On September 26, 2013, a court in Murmansk, 1,485 kilometers north of Moscow, sent 22 of those arrested to pretrial custody for two months pending an investigation into a piracy charge against them. On September 29, authorities ordered two months of pretrial custody for the remaining eight activists on the same charge.

“The Russian authorities are using a bogus charge to justify keeping the Greenpeace activists locked up for two months,” said Tanya Cooper, Russia researcher at Human Rights Watch. “Accusing the activists of piracy is a grotesque distortion of the law that appears to be aimed more at intimidating Greenpeace than upholding law and order.”

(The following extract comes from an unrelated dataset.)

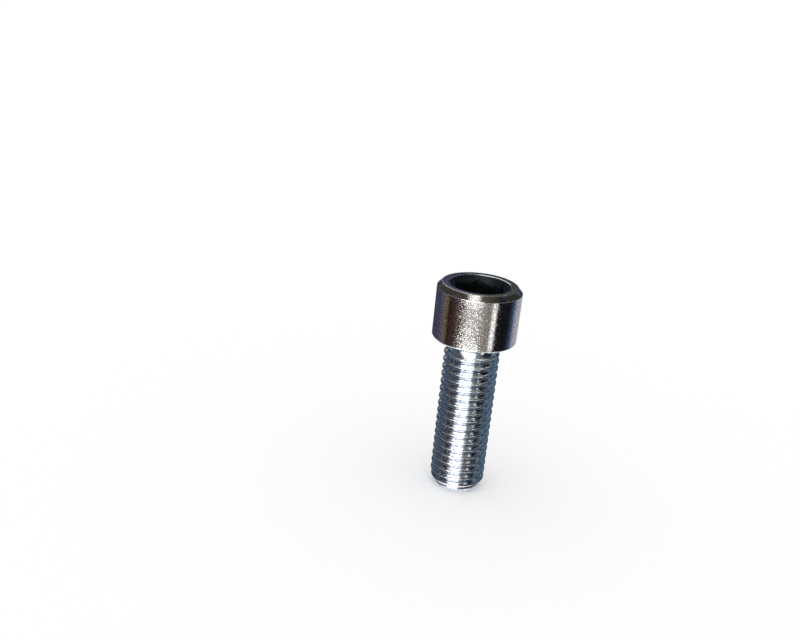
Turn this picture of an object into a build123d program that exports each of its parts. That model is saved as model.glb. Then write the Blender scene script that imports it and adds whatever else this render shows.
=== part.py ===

On September 18, Greenpeace, the international environmental group, organized a protest in the Pechora Sea against oil drilling in the Arctic, which they believe would endanger the region’s wildlife. A Greenpeace spokesperson told Human Rights Watch that Russian security forces detained two activists as they attempted to climb onto the outer structures of the Prirazmolnaya oil drilling platform, owned by the Russian state company Gazprom.

On September 19, the coastal guard of Russia’s Federal Security Service (FSB) detained the remaining 28 Greenpeace activists and crew on board their ship, Arctic Sunrise. The people Russia detained include citizens of 18 countries, including four Russian nationals. Among them are activists, ship personnel, cooks, a doctor, and a Russian photographer and a British videographer who were documenting the protest.

In statements issued on September 26 and 27, the Organization for Security and Cooperation in Europe (OSCE) representative on freedom of the media, Dunja Mijatović, urged the Russian authorities to release the photographer and the videographer. She saidit was “not acceptable to imprison journalists for doing their work.”

Russia’s investigative committee released a statementon September 24, announcing that a preliminary investigation had been opened into an “assault at Prirazmolnaya oil rig,” describing the activists’ actions as “piracy, committed by an organized group.” Under Russian law, the crime of piracy, which involves using violence and raiding a sea vessel to achieve personal gain, carries a maximum penalty of 15 years in prison. The investigative committee indicated that the two activists “tried to board [the platform] illegally” and “ignored warnings” and lawful demands by FSB personnel. Such actions are typically treated as administrative offenses in Russia and would not result in pretrial detention.

Greenpeace staff in Moscow told Human Rights Watch that Russian security officials threatened the activists with violence and shot multiple times into the air and water surrounding Greenpeace inflatable boats during the protest on September 18. The authorities should investigate those alleged threats and the use of firearms, Human Rights Watch said. The next day the security forces raided Arctic Sunrise, seized the remaining crew, and towed the ship to Murmansk.

Greenpeace staff told Human Rights Watch that during the four-day sea journey to Murmansk, Russian security officials did not allow activists to move freely around their ship. The officials also confiscated the activists’ mobile phones, preventing them from calling the Greenpeace headquarters for legal counsel.

Greenpeace has protested oil drilling at Russian facilities in the Arctic sea on previous occasions without its personnel facing criminal prosecution. In August 2012 Russian authorities did not interfere with a similar Greenpeace protest when its activists boarded the Prirazmolnaya oil drilling platform. In August 2013 a Greenpeace ship spent two days following a vessel carrying out seismic oil exploration in the Barents Sea by another Russian state oil company, Rosneft.

“Both Russian and international law provides protections to protesters, whether on land or at sea,” Cooper said. “Detaining these activists for piracy is a wildly disproportionate response to Greenpeace’s protest.”